Creating an open plan kitchen / dining / living space with wide bifold doors opening out onto the garden. The sort of set-up that works so well with family life and allows us to all be together whilst getting on with different tasks.
We are not gaining a massive amount of space compared to our first house, but it will make such a big difference to us.
The house is in a pretty dated condition with every room needing a complete overhaul. It’s the first time we’ll be making these sort of design and decor decisions. It’s the first opportunity we’ve had to make our mark on a house.

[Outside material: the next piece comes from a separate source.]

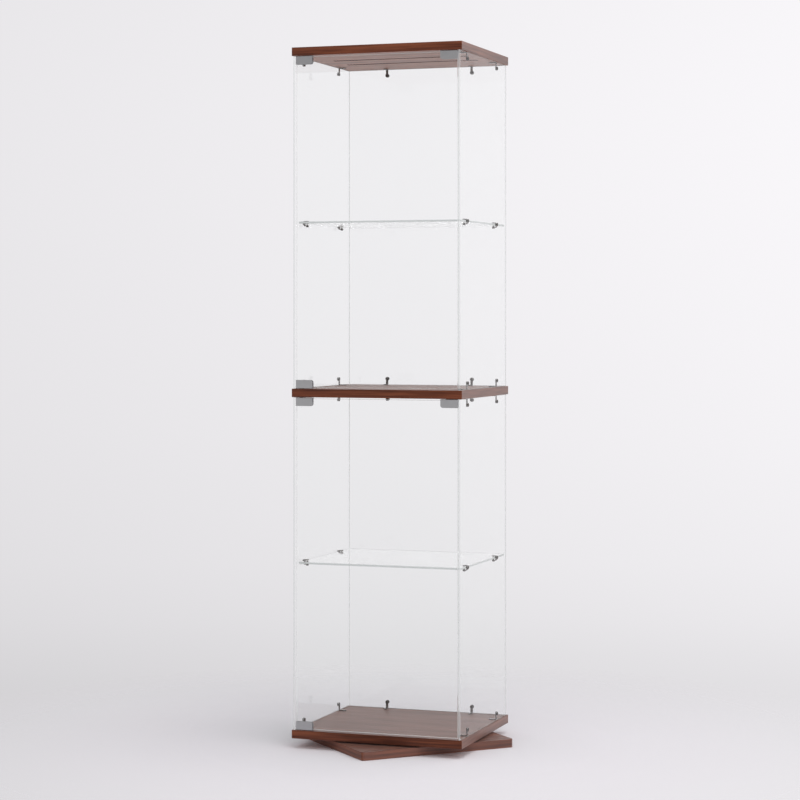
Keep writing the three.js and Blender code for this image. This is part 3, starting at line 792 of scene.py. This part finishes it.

We never set out to have a project this big, but we know from past experience that if we choose a house that doesn’t need work, we end up living with things that are perfectly functional, but just not to our tastes. Why spend unnecessary money? So, in choosing a house where everything needs work, we are giving ourselves the opportunity of a truly blank slate, and I think I’m most excited about that.
If you are interested in seeing what our first house looks like, I filmed this tour a couple of years ago. (Sorry about the mess -literally.) It’s a lot less cluttered these days, Rory has moved in with Arlo and no longer shares our room, the boys have since upgraded to a bunk bed, but you can get a good idea of the overall space.
I’ll have to try and find time to film a “before” video of our new house before it gets filled with boxes and the builders start knocking down walls next Monday.
I’m looking forward to documenting the transformation process from start to finish, and so much is going to change that I know that one day we will look back at photos and video before the work started, barely able to remember what it used to look like.